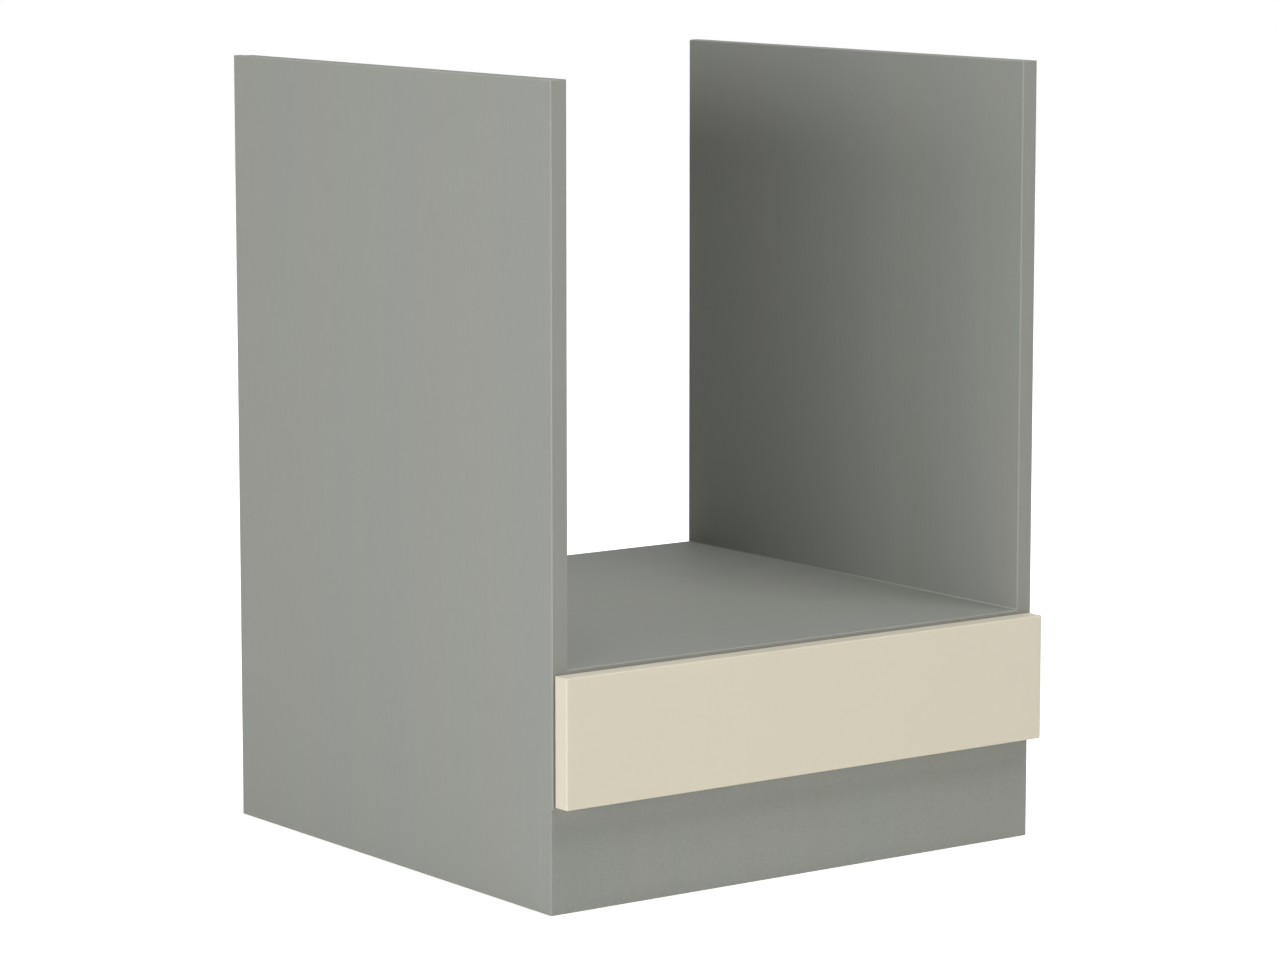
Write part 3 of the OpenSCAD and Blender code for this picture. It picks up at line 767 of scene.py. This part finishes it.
runner = {
    "thickness": 1.2 * mm,
    "lip": 3.7 * mm,
    "bendRadius": 1.9 * mm,
    "slotSize": (5 * mm, 9 * mm, 4.2 * mm),
    "slotShares": (0.17, 0.33, 0.67, 0.83),
    "screwHole": (5 * mm, 3.6 * mm, 3.6 * mm),
    "pinHole": (5 * mm, 5.1 * mm, 5.1 * mm),
    "rollerRoom": 2 * mm,
    "stopGap": 0.3 * mm,
    "stopHeight": 4 * mm,
}
wall = {
    "thickness": 1.2 * mm,
    "bendRadius": 1.6 * mm,
    "ledge": 14 * mm,
    "hem": 9 * mm,
    "hemLip": 6 * mm,
    "trackPlay": 0.2 * mm,
    "trackLip": 4 * mm,
    "weldFlange": 9 * mm,
    "tabWidth": 22 * mm,
    "tabEdge": 4 * mm,
    "tabBendRadius": 1.08 * mm,
}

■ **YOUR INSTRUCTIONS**
Extract the complete listing verbatim.

■ **ANSWER TO THE TASK**
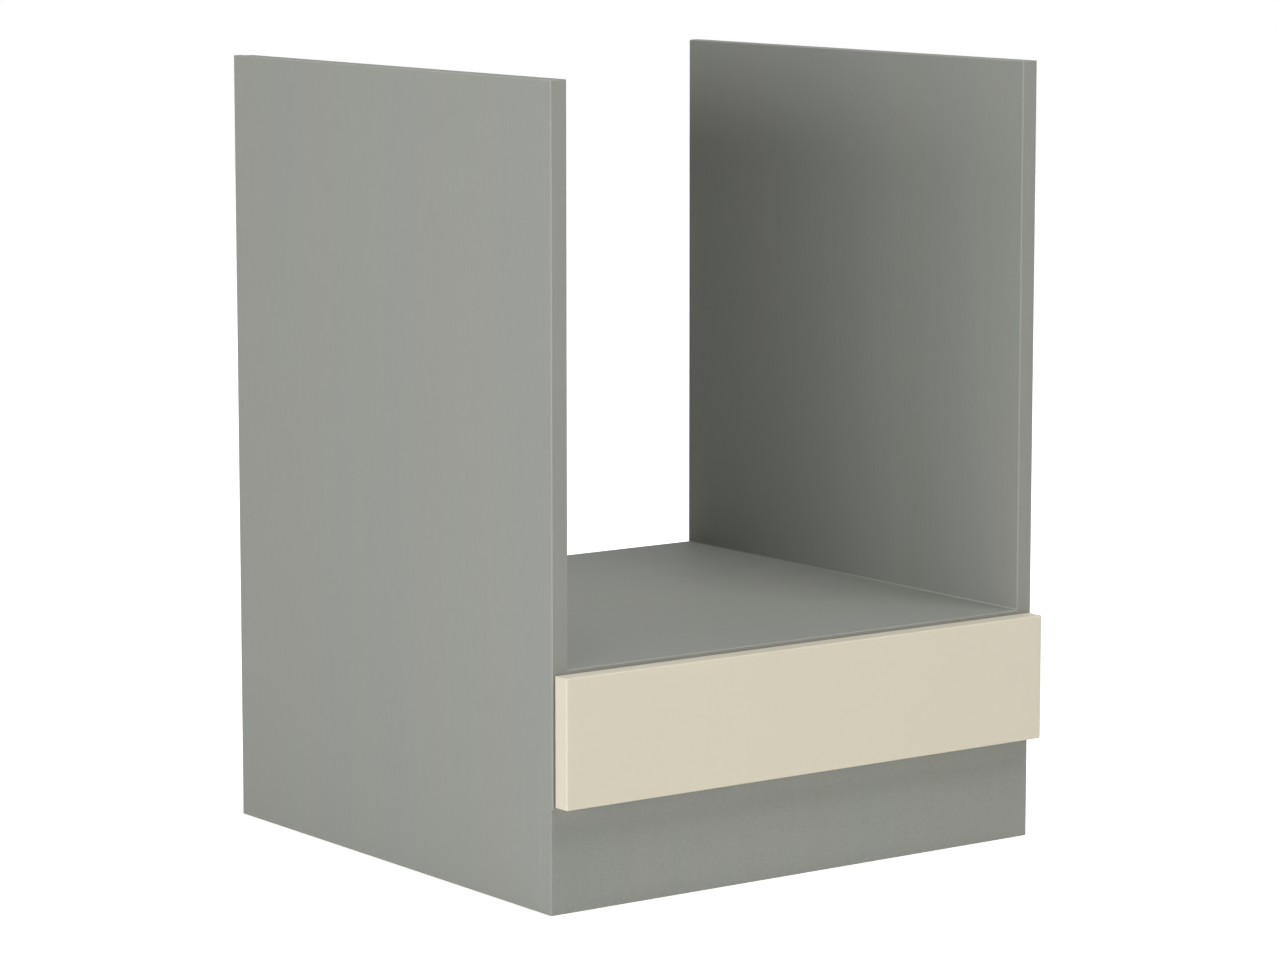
Write part 3 of the OpenSCAD and Blender code for this picture. It picks up at line 767 of scene.py. This part finishes it.
runner = {
    "thickness": 1.2 * mm,
    "lip": 3.7 * mm,
    "bendRadius": 1.9 * mm,
    "slotSize": (5 * mm, 9 * mm, 4.2 * mm),
    "slotShares": (0.17, 0.33, 0.67, 0.83),
    "screwHole": (5 * mm, 3.6 * mm, 3.6 * mm),
    "pinHole": (5 * mm, 5.1 * mm, 5.1 * mm),
    "rollerRoom": 2 * mm,
    "stopGap": 0.3 * mm,
    "stopHeight": 4 * mm,
}
wall = {
    "thickness": 1.2 * mm,
    "bendRadius": 1.6 * mm,
    "ledge": 14 * mm,
    "hem": 9 * mm,
    "hemLip": 6 * mm,
    "trackPlay": 0.2 * mm,
    "trackLip": 4 * mm,
    "weldFlange": 9 * mm,
    "tabWidth": 22 * mm,
    "tabEdge": 4 * mm,
    "tabBendRadius": 1.08 * mm,
}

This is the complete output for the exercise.